Haha, he reminds me of how Leila did in her training classes. She did fine learning everything and showing it off during the Puppy Classes. A couple of weeks after completing those, it was time to start the Intermediate Classes. Well, she was the exact opposite in those classes and I was sure everyone thought I was lying about her doing everything at home, even though she wouldn't do anything but lay down and watch the others in class. I came very close to not even taking her to graduation but I'm glad I did. It was like she knew that was graduation and she did everything perfectly! (I was also relieved that she showed the other parents her mommy wasn't making anything up, lol.)

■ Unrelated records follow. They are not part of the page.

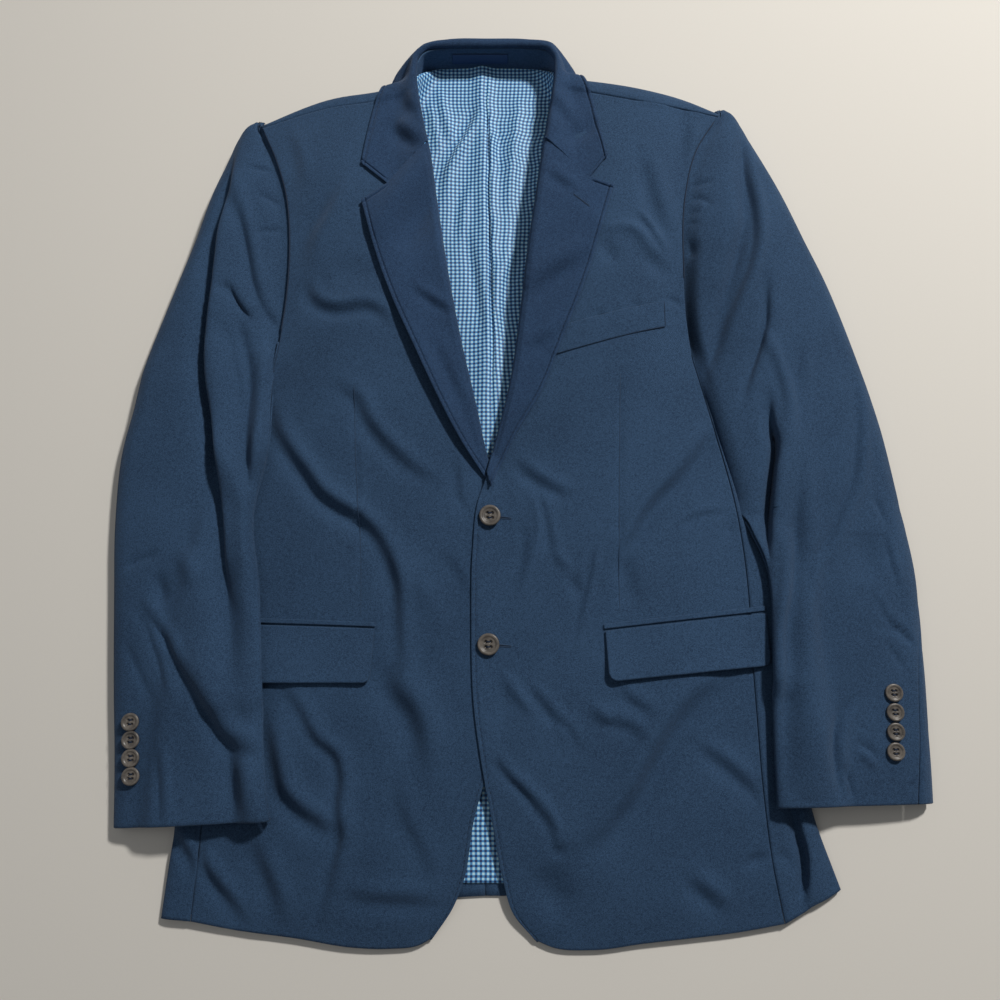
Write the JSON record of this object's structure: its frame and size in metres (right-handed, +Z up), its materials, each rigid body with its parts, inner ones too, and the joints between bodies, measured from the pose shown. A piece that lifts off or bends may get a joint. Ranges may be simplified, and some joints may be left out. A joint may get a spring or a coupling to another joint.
{
  "type": "single breasted blazer",
  "caption": "Single breasted blazer with notch lapels, chest welt, flap pockets and cuff buttons, laid flat on its back with the front closed.",
  "frame": {"origin": "centre of the bounding box in plan, on the surface that the blazer lies on", "axes": "+Y from the hem to the collar, +X to the wearer's left, +Z up out of the front of the laid blazer"},
  "size_m": [0.7139, 0.8501, 0.0401],
  "materials": {
    "wool": "matte navy wool twill",
    "stand_wool": "matte navy undercollar cloth",
    "lining": "satin lining in a small blue and white gingham check",
    "label": "woven label, bare",
    "horn": "semi-matt dark horn resin"
  },
  "bodies": {
    "root": {"back_left": "wool", "back_right": "wool", "side_left": "wool", "side_right": "wool", "front_left": "wool", "front_right": "wool", "lapel_left": "wool", "lapel_right": "wool", "collar_leaf": "wool", "pocket_flap_left": "wool", "pocket_flap_right": "wool", "pocket_jet_left": "wool", "pocket_jet_right": "wool", "chest_welt": "wool", "top_sleeve_left": "wool", "top_sleeve_right": "wool", "under_sleeve_left": "wool", "under_sleeve_right": "wool", "collar_stand": "stand_wool", "back_lining": "lining", "neck_label": "label", "front_button_1": "horn", "front_button_2": "horn", "cuff_button_left_1": "horn", "cuff_button_left_2": "horn", "cuff_button_left_3": "horn", "cuff_button_left_4": "horn", "cuff_button_right_1": "horn", "cuff_button_right_2": "horn", "cuff_button_right_3": "horn", "cuff_button_right_4": "horn"}
  },
  "joints": []
}
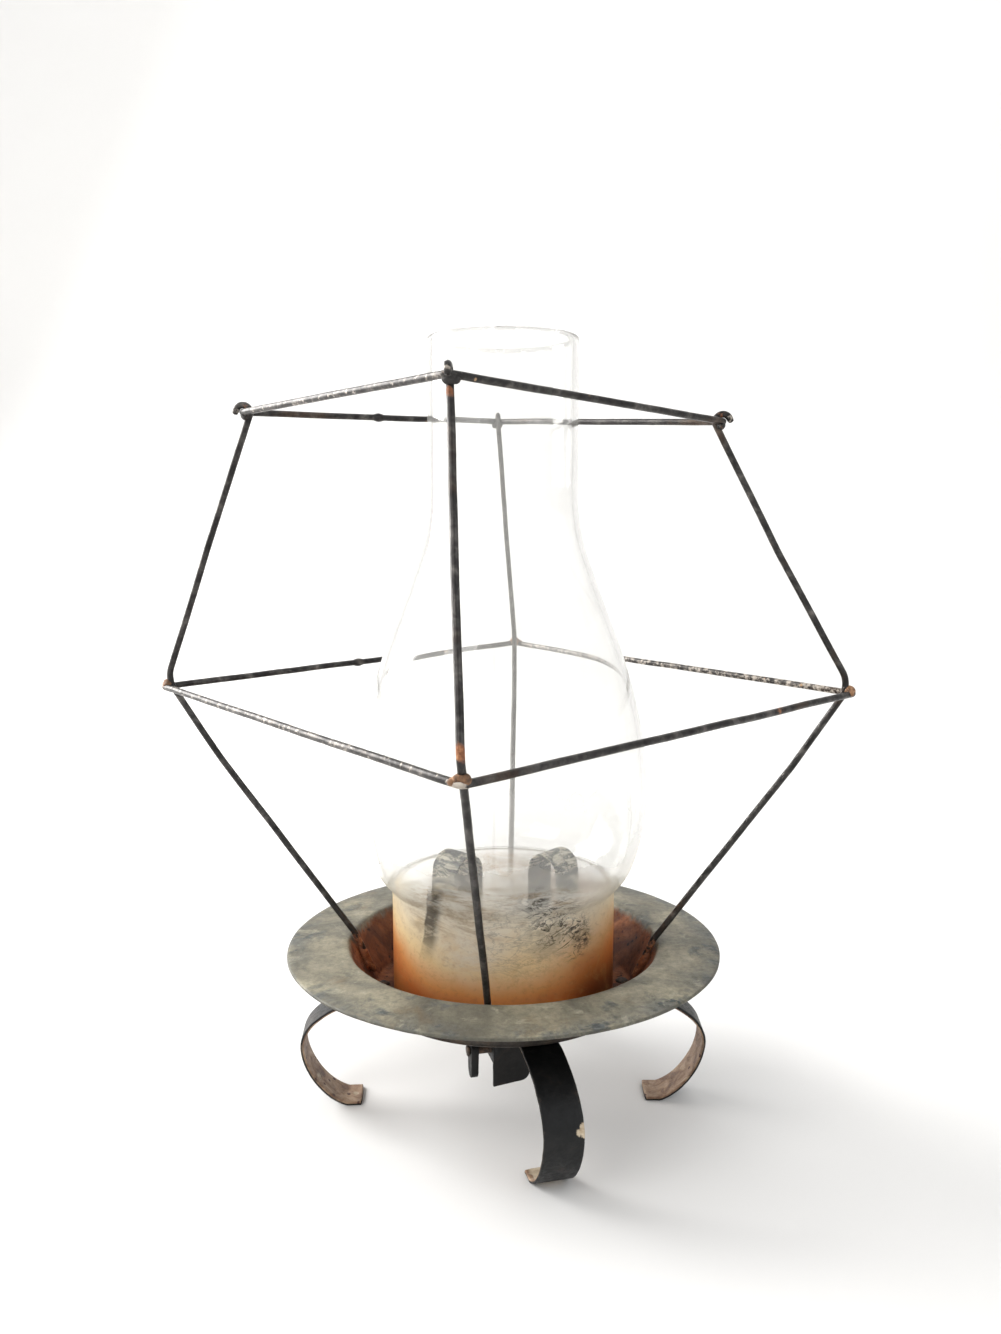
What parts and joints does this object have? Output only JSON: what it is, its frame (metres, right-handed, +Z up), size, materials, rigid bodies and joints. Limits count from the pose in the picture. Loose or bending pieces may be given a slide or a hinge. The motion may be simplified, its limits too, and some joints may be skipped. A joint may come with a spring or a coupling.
{
  "type": "barn lantern",
  "caption": "Glass chimney lantern: an open iron pan on curved strap feet, with a faceted wire guard, spring clips inside the chimney and a candle cup.",
  "frame": {"origin": "on the plane the feet rest on, at the axis of the pan and chimney", "axes": "+Z up along the pan's and chimney's axis; -Y towards the cage's front corner, +X towards its right corner"},
  "size_m": [0.2343, 0.237, 0.2593],
  "materials": {
    "wire_iron": "drawn wire, oxidised near-black with light wear and rust at the joints",
    "pan_iron": "sheet iron, mottled grey-olive patina with red-brown rust inside the well",
    "glass": "blown clear glass, hazy and stained brown towards the foot",
    "clip_steel": "spring strap, dull grey with rubbed and brown patches",
    "cup_iron": "sheet iron, rusted",
    "strap_iron": "flat iron strap, black with rusty inner faces",
    "rivet_iron": "set iron rivets, dark brown",
    "solder": "old solder and braze, tan with rust"
  },
  "bodies": {
    "lantern": {"pan": "pan_iron", "top_ring": "wire_iron", "middle_ring": "wire_iron", "upright_front": "wire_iron", "upright_right": "wire_iron", "upright_back": "wire_iron", "upright_left": "wire_iron", "top_solder": "solder", "middle_solder": "solder", "well_solder": "solder", "clip_left": "clip_steel", "clip_right": "clip_steel", "clip_rivets": "rivet_iron", "candle_cup": "cup_iron", "cup_rivet": "rivet_iron", "foot_front": "strap_iron", "foot_right": "strap_iron", "foot_back": "strap_iron", "foot_left": "strap_iron", "foot_rivets": "rivet_iron", "catch_bracket": "strap_iron", "catch_pin": "rivet_iron", "catch_rivets": "rivet_iron"},
    "chimney": {"chimney": "glass"},
    "catch_lever": {"catch_lever": "strap_iron"}
  },
  "joints": [
    {"name": "chimney_lift", "type": "slide", "parent": "lantern", "child": "chimney", "axis": [0, 0, 1], "range_m": [0, 0.2]},
    {"name": "catch_swing", "type": "hinge", "parent": "lantern", "child": "catch_lever", "pos_m": [-0.00655, -0.02729, 0.0293], "axis": [0.9511, 0.309, 0], "range_deg": [-60, 60]}
  ]
}
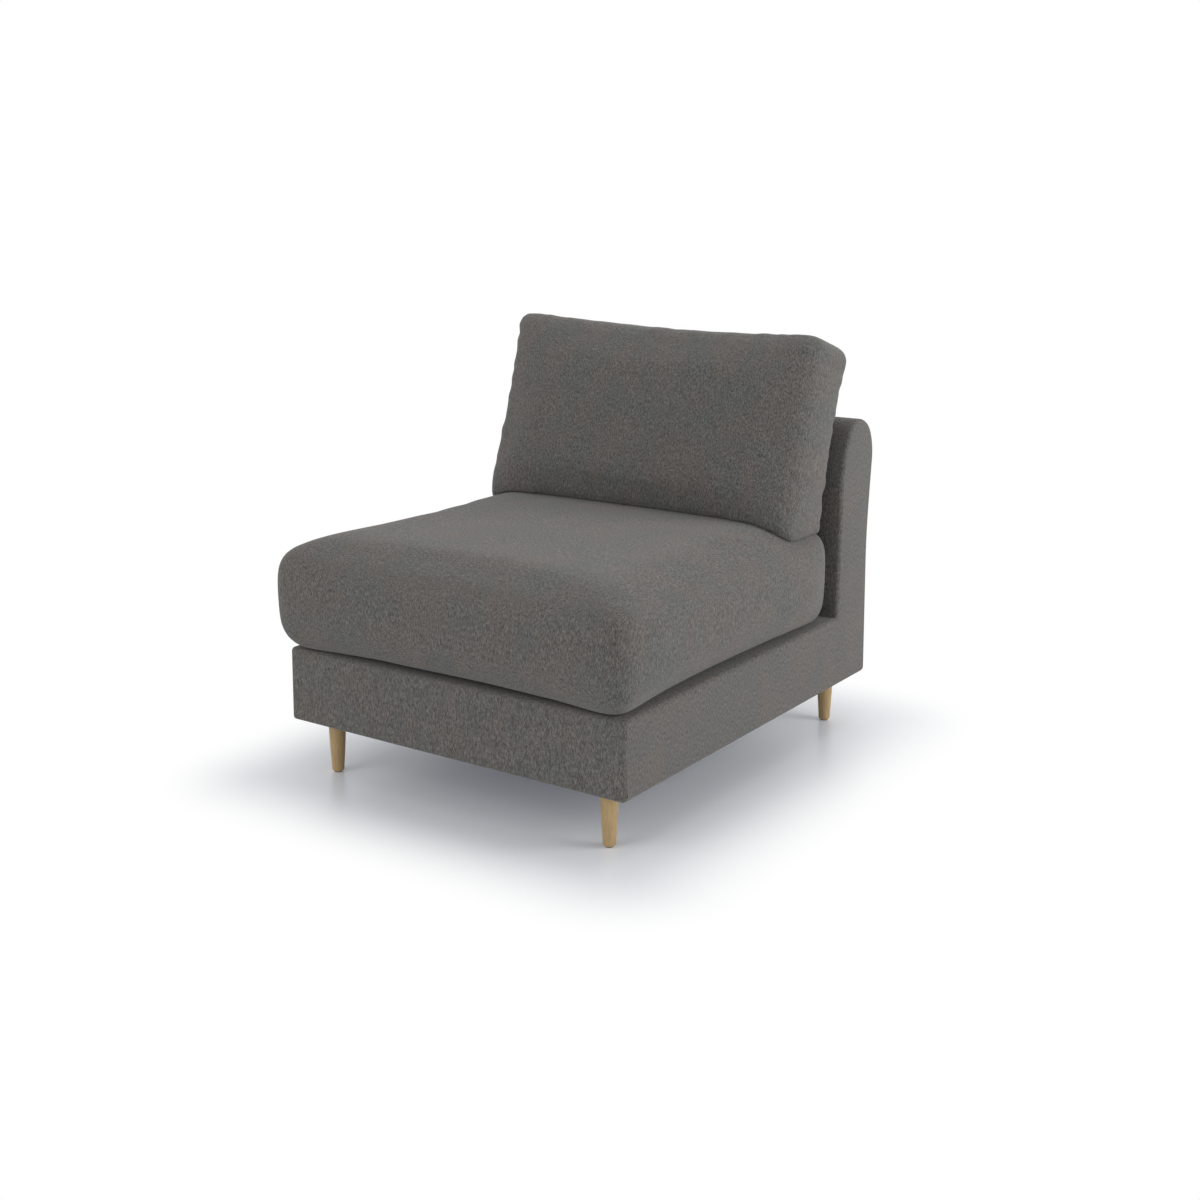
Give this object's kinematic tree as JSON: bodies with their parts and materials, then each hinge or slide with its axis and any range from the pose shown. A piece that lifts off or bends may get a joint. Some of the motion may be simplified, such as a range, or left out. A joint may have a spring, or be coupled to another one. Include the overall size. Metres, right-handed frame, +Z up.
{
  "type": "armless sofa",
  "caption": "Armless upholstered sofa with a loose seat cushion, a loose leaning back cushion, a low padded back and turned tapered legs.",
  "frame": {"origin": "middle of the bounding box on the floor", "axes": "+Z up, -Y the front of the seat, +X to the right for someone looking at the front"},
  "size_m": [0.84, 1.0024, 0.8617],
  "materials": {
    "base_cloth": "heathered flat weave",
    "cushion_cloth": "heathered flat weave",
    "deck_cloth": "plain lining weave",
    "dust_cloth": "non-woven, matt",
    "wadding": "loose fibre",
    "foam": "open cell",
    "fibre": "loose fibre",
    "webbing": "woven strap",
    "plywood": "sawn",
    "softwood": "planed",
    "leg_oak": "satin lacquer",
    "spring_steel": "oiled",
    "plated_steel": "zinc plated",
    "zip_tape": "woven tape",
    "zip_metal": "dark enamel",
    "glide_plastic": "matt"
  },
  "bodies": {
    "frame": {"back_centre_post": "softwood", "back_lower_rail": "softwood", "back_top_rail": "softwood", "back_top_roll": "foam", "back_webbing_cross": "webbing", "back_webbing_upright": "webbing", "centre_stretcher": "softwood", "corner_blocks": "softwood", "deck_cloth": "deck_cloth", "deck_pad": "wadding", "dust_cover": "dust_cloth", "front_cover": "base_cloth", "front_rail": "softwood", "front_wadding": "wadding", "inner_back_cover": "base_cloth", "inner_back_foam": "foam", "inner_back_wadding": "wadding", "leg_bolts": "plated_steel", "leg_front_left": "leg_oak", "leg_front_right": "leg_oak", "leg_glides": "glide_plastic", "leg_plate_screws": "plated_steel", "leg_plates": "plated_steel", "leg_rear_left": "leg_oak", "leg_rear_right": "leg_oak", "outer_back_board": "plywood", "outer_back_cover": "base_cloth", "outer_back_foam": "foam", "outer_back_wadding": "wadding", "rear_rail": "softwood", "seat_springs": "spring_steel", "side_cover_left": "base_cloth", "side_cover_right": "base_cloth", "side_panel_left": "plywood", "side_panel_right": "plywood", "side_wadding_left": "wadding", "side_wadding_right": "wadding", "spring_clips": "plated_steel", "spring_rail": "softwood", "spring_ties": "spring_steel"},
    "seat_cushion": {"seat_cushion_cover": "cushion_cloth", "seat_fibre_wrap": "fibre", "seat_foam_core": "foam", "seat_zip_tape": "zip_tape"},
    "back_cushion": {"back_cushion_cover": "cushion_cloth", "back_cushion_fill": "fibre", "back_zip_tape": "zip_tape"},
    "seat_zip_slider": {"seat_zip_slider": "zip_metal"},
    "back_zip_slider": {"back_zip_slider": "zip_metal"}
  },
  "joints": [
    {"name": "seat_cushion_lift", "type": "slide", "parent": "frame", "child": "seat_cushion", "axis": [0, 0, 1], "range_m": [0, 0.45]},
    {"name": "back_cushion_lift", "type": "slide", "parent": "seat_cushion", "child": "back_cushion", "axis": [0, 0, 1], "range_m": [0, 0.26]},
    {"name": "seat_zip", "type": "slide", "parent": "seat_cushion", "child": "seat_zip_slider", "axis": [1, 0, 0], "range_m": [0, 0.572]},
    {"name": "back_zip", "type": "slide", "parent": "back_cushion", "child": "back_zip_slider", "axis": [1, 0, 0], "range_m": [0, 0.452]}
  ]
}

Sent from Petguide.com Free App


----------



## spookiesmom (Mar 28, 2010)

Sounds like my Aussie. He loved agility, but thought rally was booorrriinnnng


----------



## Furbabies mom (Jul 25, 2011)

Aww Thor you were just having an off day, weren't you Buddy? Baby Faith is a little doll!!!


----------



## sherry (Jan 4, 2013)

That's just fine Thor! Agility is way more fun than sitting!


----------



## LovelyLily (Mar 26, 2013)

I look forward to hopefully starting Lily in agility class in the spring. I have her in an obedience class now with a great trainer, and hope to continue with her later on. I know this trainer does agility with bigger dogs, and hope there can be accommodation for Lily's size. (I think she is the only one around her who does agility training, so if not I will be out of luck.)


----------



## mdbflorida (Feb 28, 2013)

LOL. Boo just watches Zach but won't do it on his own. He stares at us, then watches Zach and then he thinks oh is that what they want.


----------



## maltese manica (Nov 6, 2012)

LOL I love the little stinkers!


----------



## Matilda's mommy (Jun 1, 2005)

boys will be boys, he's just smarter then the rest:aktion033: he knew actually what he was doing:innocent:

he sounds like he's adorable:wub:
your little girl is a angel, girls rule:chili:


----------